By excluding appellant and his counsel from the competency hearing, the trial judge forced the defendant to either waive the right to examine the children on those issues or risk alienating the jury by asking questions necessary to determine the children’s competency.

' The effect of this error is reflected in the children’s testimony. The four-year-old witness, C.S., was completely led during direct examination. Her testimony was self-contradictory at best, and she stated several times that she didn’t remember the incident.

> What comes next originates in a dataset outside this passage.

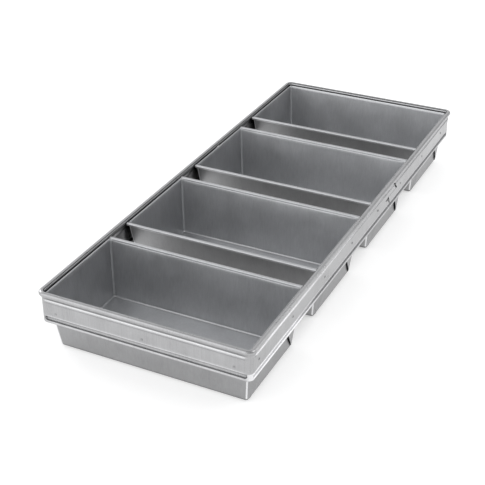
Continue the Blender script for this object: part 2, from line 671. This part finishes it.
def rolled_rim(skin, k, side):
    """Long edge rolled outward round a wire, with its seam tucked under against the wall."""
    wall = half_width(RIM_Z) - SHEET
    reach = TOP_X - 0.1 * MM
    steps, turns = 26, 22
    half_seam, seam_at = 9, 251         # degrees around the roll
    first, last = seam_at + half_seam, seam_at + 360 - half_seam
    outer = arc((RIM_RADIUS, RIM_Z), RIM_RADIUS, first, last, turns)
    inner = arc((RIM_RADIUS, RIM_Z), RIM_RADIUS - RIM_SHEET, last, first, turns)
    section = outer + inner
    rows = []
    for i in range(steps + 1):
        x = mix(-reach, reach, i / steps)
        ease = smooth((reach - abs(x)) / (20 * MM))
        wave = noise.noise(Vector((x * 13, k * 2.3, side * 1.7))) * RIM_WAVE * ease
        lift = noise.noise(Vector((x * 11, k * 4.1, side * 3.3))) * RIM_RISE * ease
        rows.append([Vector((x, pan_y(k) + side * (wall + w + wave), z + lift)) for w, z in section])
    start = skin.rows(rows, flip=side < 0)
    count = len(section)
    for end, flip in ((start, side < 0), (start + steps * count, side > 0)):
        for i in range(turns):
            quad = (end + i, end + i + 1, end + count - 2 - i, end + count - 1 - i)
            skin.faces.append(quad if flip else quad[::-1])


def corner_fold(skin, k, sx, sy):
    """Triangle of doubled sheet wrapped round a corner and pressed onto the end wall.

    Returns the faces along its rubbed edge."""
    foot = FLOOR_BEND + 0.5 * MM
    rows = []
    steps = 16
    for i in range(steps + 1):
        z = mix(foot, FOLD_TOP, i / steps)
        hx, hy = half_length(z), half_width(z)
        cx, cy = hx - PAN_CORNER, hy - PAN_CORNER
        free = half_width(foot) - PAN_CORNER - (z - foot) * FOLD_LEAN - 1.2 * MM
        width = cy - free
        open_gap = FOLD_LIFT * smooth((z - foot) / (6 * MM))
        wavy = noise.noise(Vector((z * 60, k * 1.9 + sx, sy * 2.7))) * FOLD_WAVE

        def gap(s):
            return open_gap * max(0.0, 1 - s / FOLD_LIFT_REACH) ** 2

        shares = [0.12 * MM, 0.5 * MM, 1.6 * MM, 3.5 * MM, 6 * MM, 9 * MM]
        spread = [min(s, width * (i + 1) / (len(shares) + 1)) for i, s in enumerate(shares)]
        slope = [(s, gap(s)) for s in spread] + [(mix(spread[-1], width, t), 0.0) for t in (0.33, 0.66, 1.0)]
        front = [(hx + open_gap + FOLD_SHEET * t, free + wavy) for t in (0.2, 0.8)]
        front += [(hx + h + FOLD_SHEET, free + wavy * (1 - s / width) + s) for s, h in slope]
        turn = [(0.9, 15), (0.78, 30), (0.6, 45), (0.36, 60), (-0.1, 75)]
        front += [(cx + (PAN_CORNER + h * FOLD_SHEET) * math.cos(math.radians(a)),
                   cy + (PAN_CORNER + h * FOLD_SHEET) * math.sin(math.radians(a))) for h, a in turn]
        tuck = PAN_CORNER - 0.4 * MM
        back = [(cx + tuck * math.cos(math.radians(a)), cy + tuck * math.sin(math.radians(a)))
                for a in (55, 30, 8)]
        back += [(hx + h - 0.15 * MM * smooth(s / (5 * MM)), free + wavy * (1 - s / width) + s)
                 for s, h in reversed(slope)]
        row = [Vector((sx * x, pan_y(k) + sy * y, z)) for x, y in front + back]
        rows.append(row)
    flip = sx * sy < 0
    first_face = len(skin.faces)
    start = skin.rows(rows, flip=flip)
    count = len(rows[0])
    skin.cap(start, count, flip=not flip)
    skin.cap(start + steps * count, count, flip=flip)
    rubbed = len(front) - 3             # the strip where the fold meets the long wall
    return [first_face + r * count + rubbed + i for r in range(steps) for i in (0, 1)]


# ---- weld marks ----


def weld_marks(name, places, replaced, material):
    """Small dimpled discs on the band, each on a short shank that reaches back to the pan's wall."""
    skin = Skin()
    profile = [(0.0, -0.1), (0.35, -0.06), (0.65, 0.06), (0.9, 0.2), (1.15, 0.22), (1.35, 0.1), (1.4, -0.15),
               (1.05, -0.2), (1.0, -1.2)]
    turns = 20
    for n, (place, out, shank) in enumerate(places):
        across = out.cross(Vector((0, 0, 1)))
        shape = profile + [(1.0, -shank / MM), (0.0, -shank / MM - 0.1)]
        rows = []
        for r, h in shape[1:-1]:
            row = []
            for i in range(turns):
                a = 2 * math.pi * i / turns
                uneven = 1 + 0.06 * noise.noise(Vector((math.cos(a) * 1.4, math.sin(a) * 1.4, n * 3.1)))
                row.append(place + (across * math.cos(a) + Vector((0, 0, 1)) * math.sin(a)) * r * uneven * MM
                           + out * h * MM)
            rows.append(row)
        start = skin.rows(rows, flip=True)
        for row, (r, h), flip in ((0, shape[0], False), (len(rows) - 1, shape[-1], True)):
            tip = len(skin.verts)
            skin.verts.append(place + out * h * MM)
            for i in range(turns):
                a, b = start + row * turns + i, start + row * turns + (i + 1) % turns
                skin.faces.append((b, a, tip) if flip else (a, b, tip))
    made = make_object(name, skin.verts, skin.faces, material, sharp=50)
    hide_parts(replaced)


def all_weld_marks():
    low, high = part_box("studs_right_ends")
    near = low.y - pan_y(1) + STUD_HEAD
    far = high.y - pan_y(4) - STUD_HEAD
    band = STRAP_X - BAND_SETBACK
    for side, label in ((1, "right"), (-1, "left")):
        places = [(Vector((side * band, pan_y(k) + y, STUD_Z)), Vector((side, 0, 0)), END_SHANK)
                  for k in (1, 2, 3, 4) for y in (near, far)]
        weld_marks(f"weld_marks_{label}", places, f"studs_{label}_ends", WELD_STEEL)
    band = STRAP_Y - BAND_SETBACK
    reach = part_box("studs_far_wall")[1].x - STUD_HEAD
    for side, label in ((1, "far"), (-1, "near")):
        places = [(Vector((x, side * band, WALL_STUD_Z)), Vector((0, side, 0)), WALL_SHANK)
                  for x in (-reach, 0, reach)]
        weld_marks(f"weld_marks_{label}", places, f"studs_{label}_wall", FAINT_STEEL)


# ---- build ----

strap_pieces()
lap(1)
lap(-1)
for k in (1, 2, 3, 4):
    pan(k)
all_weld_marks()
for name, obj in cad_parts.items():
    if "wire" in name:
        obj.data.materials.clear()
        obj.data.materials.append(WIRE_STEEL)

# ---- floor, light and camera ----

FLOOR_REACH = 6.0
UNDER_X, UNDER_Y, UNDER_SOFT = 0.09, 0.28, 0.03     # the floor glows less under the set
FLOOR_GLOW, UNDER_GLOW = 0.6, 0.3
ROOM_LEVEL = 0.55
GLOWS = [((-0.42, 0.76, 0.5), 0.4), ((-0.42, -0.83, 0.36), 1.0)]    # direction in the room, strength
# Name, place, the point it faces, size and power in watts
SOFTBOXES = [("right_far", (0.95, 0.75, 0.5), (0.1, -0.2, 0.05), (0.4, 0.4), 0.9),
             ("right", (1.1, 0.1, 1.05), (0, 0, 0.05), (0.8, 0.6), 3.6),
             ("left", (-1.3, 0.1, 0.75), (0, 0, 0.05), (0.8, 0.6), 5.2)]


def studio_floor():
    mat = bpy.data.materials.new("studio_floor")
    mat.use_nodes = True
    tree = mat.node_tree
    shader = tree.nodes["Principled BSDF"]
    coord = node(tree, "ShaderNodeTexCoord")
    soft = noise_map(tree, coord.outputs["Object"], 3.0, detail=2.0)
    ramp = node(tree, "ShaderNodeValToRGB")
    ramp.color_ramp.elements[0].color = (0.58, 0.58, 0.58, 1)
    ramp.color_ramp.elements[1].color = (0.62, 0.62, 0.62, 1)
    tree.links.new(soft, ramp.inputs["Fac"])
    tree.links.new(ramp.outputs["Color"], shader.inputs["Base Color"])
    shader.inputs["Roughness"].default_value = 0.9
    shader.inputs["Specular IOR Level"].default_value = 0.1
    shader.inputs["Emission Color"].default_value = (1, 1, 1, 1)
    split = node(tree, "ShaderNodeSeparateXYZ")
    tree.links.new(coord.outputs["Object"], split.inputs[0])
    under = math_node(tree, "MULTIPLY", band_mask(tree, split.outputs[0], -UNDER_X, UNDER_X, UNDER_SOFT),
                      band_mask(tree, split.outputs[1], -UNDER_Y, UNDER_Y, UNDER_SOFT))
    tree.links.new(remap(tree, under, 0.0, 1.0, FLOOR_GLOW, UNDER_GLOW), shader.inputs["Emission Strength"])
    r = FLOOR_REACH
    mesh = bpy.data.meshes.new("studio_floor")
    mesh.from_pydata([(-r, -r, 0), (r, -r, 0), (r, r, 0), (-r, r, 0)], [], [(0, 1, 2, 3)])
    obj = bpy.data.objects.new("studio_floor", mesh)
    mesh.materials.append(mat)
    bpy.context.scene.collection.objects.link(obj)
    obj.location.z = -0.2 * MM


def softbox(name, place, aim, size, power):
    data = bpy.data.lights.new(name, "AREA")
    data.shape = "RECTANGLE"
    data.size, data.size_y = size
    data.energy = power
    obj = bpy.data.objects.new(name, data)
    obj.location = place
    obj.rotation_euler = (Vector(aim) - Vector(place)).to_track_quat("-Z", "Y").to_euler()
    bpy.context.scene.collection.objects.link(obj)


def studio_light():
    """A pale room with two brighter stretches, behind the set and low in front of it, and softboxes."""
    world = bpy.data.worlds.new("studio")
    bpy.context.scene.world = world
    world.use_nodes = True
    tree = world.node_tree
    coord = node(tree, "ShaderNodeTexCoord").outputs["Generated"]
    level = ROOM_LEVEL
    for toward, strength in GLOWS:
        aim = node(tree, "ShaderNodeVectorMath", operation="DOT_PRODUCT")
        tree.links.new(coord, aim.inputs[0])
        aim.inputs[1].default_value = Vector(toward).normalized()
        level = math_node(tree, "ADD", level, remap(tree, aim.outputs["Value"], 0.6, 0.95, 0.0, strength))
    tree.links.new(level, tree.nodes["Background"].inputs["Strength"])
    tree.nodes["Background"].inputs["Color"].default_value = (0.99, 0.995, 1, 1)
    for box in SOFTBOXES:
        softbox(*box)


CAMERA_PLACE = (0.5013, -1.1022, 0.7038)
AZIMUTH, ELEVATION, ROLL = 26.78, 29.97, -0.49      # degrees
SENSOR, LENS = 36.0, 82.2
SHIFT_X, SHIFT_Y = 0.016, -0.0128


def camera():
    data = bpy.data.cameras.new("camera")
    data.sensor_width = SENSOR
    data.lens = LENS
    data.shift_x = SHIFT_X
    data.shift_y = SHIFT_Y
    data.clip_end = 50
    a, e, r = (math.radians(v) for v in (AZIMUTH, ELEVATION, ROLL))
    back = Vector((math.sin(a) * math.cos(e), -math.cos(a) * math.cos(e), math.sin(e)))
    right = Vector((math.cos(a), math.sin(a), 0))
    up = back.cross(right)
    x = right * math.cos(r) + up * math.sin(r)
    y = up * math.cos(r) - right * math.sin(r)
    obj = bpy.data.objects.new("camera", data)
    turn = Matrix((x, y, back)).transposed().to_4x4()
    obj.matrix_world = Matrix.Translation(Vector(CAMERA_PLACE)) @ turn
    bpy.context.scene.collection.objects.link(obj)
    bpy.context.scene.camera = obj


studio_floor()
studio_light()
camera()
bpy.context.scene.view_settings.view_transform = "Standard"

On cross-examination, she denied defendant touched her and stated “I don’t remember none of this stuff.” The six-year-old, N.P., was more spontaneous on direct examination than the four-year-old. On cross-examination, however, N.P. stated she did not know what a lie was. See State v. Cermak, 350 N.W.2d 328, 331-332 (Minn.1984); see also Rule 603 Minn.R. Evid. (requiring witness to be aware of duty to testify truthfully). The children probably should not have been allowed to testify. Compare State v. Amos, 347 N.W.2d 498, 501 (Minn.1984) (similar testimony; “It would have been better, we think, if the trial court had not allowed the child to testify.”).

IV

A defendant has the right to attend hearings to determine the competency of witnesses. Attendance of counsel at the competency hearings ensures the proceeding is conducted properly and that all relevant *647factors regarding competency are explored. The trial court has broad discretion in determining the competency of child witnesses. A separate competency hearing need not be held, but if held the defendant and defense counsel have the right to be present. The trial court may require counsel to submit their voir dire questions through the court to minimize the perceived threat of intimidation. A defendant may also waive the right to be present. Rule 26.03(1)(2), Minn.R.Crim.P. The trial judge must remain impartial, however, and the task of preparing child witnesses for the courtroom is properly left to the prosecution.